In the Danzas españolas, Granados gets to show off his rubato, arsenal of touch, and absolutely formidable pedal technique. In the "Valenciana," one hears an essentially staccato articulation in which the line is neither dropped or blurred by the sustaining pedal. The pianist's ability to bring out whatever line he wants also impresses, so that the textural balance keeps changing.

The Valses poéticos never fail to charm me, miniatures bright with inspiration. If I were at all consistent in my likes and dislikes, I should hate them, of course, since they're salon music. What can I say? Perhaps I should mention that I've heard only great performers, including Julian Bream on guitar. Granados is simply one of the best I've encountered. He plays with a made-up-on-the-spot freshness.

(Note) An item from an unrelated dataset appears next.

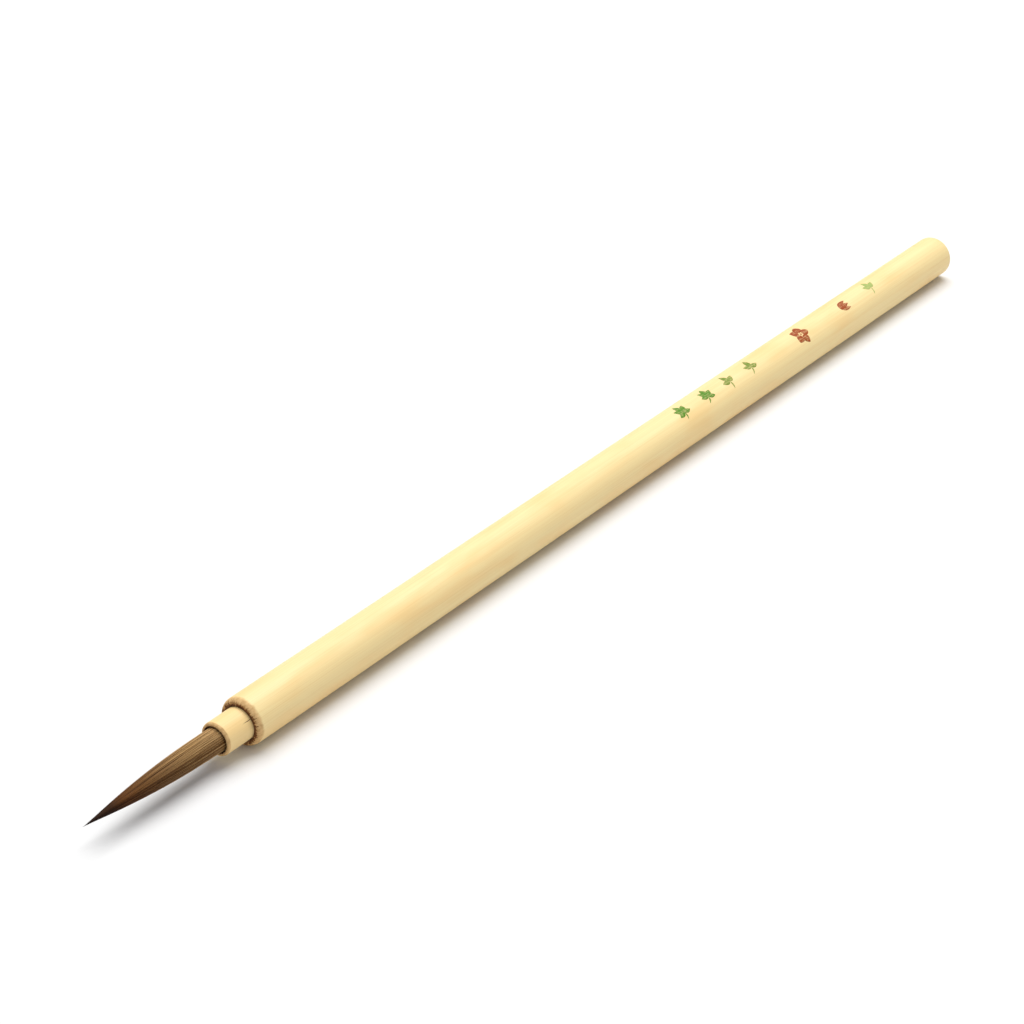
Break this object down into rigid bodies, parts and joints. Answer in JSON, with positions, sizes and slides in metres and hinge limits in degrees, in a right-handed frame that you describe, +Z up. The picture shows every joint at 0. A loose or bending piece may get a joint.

As a nice bit of lagniappe, Pierian provides comparison recordings: Granados playing his own "free transcription" of a Scarlatti sonata in a Welte-Mignon roll and an acoustic recording made at roughly the same time. However, these aren't, strictly speaking, performances of exactly the same piece of music. Granados loved to revise, which of course has given generations of scholars and editors years of work as they prepare "definitive" editions. The roll comes from 1912 and the shellac from 1913. Nevertheless, the two formats allow us to find out exactly how much "historical" recording gives us. The acoustic recording shows us a clean attack and sprightly rhythms, but little else – a relatively flat sonic image. We get from the Welte-Mignon roll the depth of tone, the variety of color, Granados's subtle command of dynamic, from very soft to very loud in a seamless arc, and a fuller presentation of his ability to change textural balance and to bring out inner voices.

The recording should appeal to fans of Granados's music and of fabulous piano playing. Pierian has scored another hit.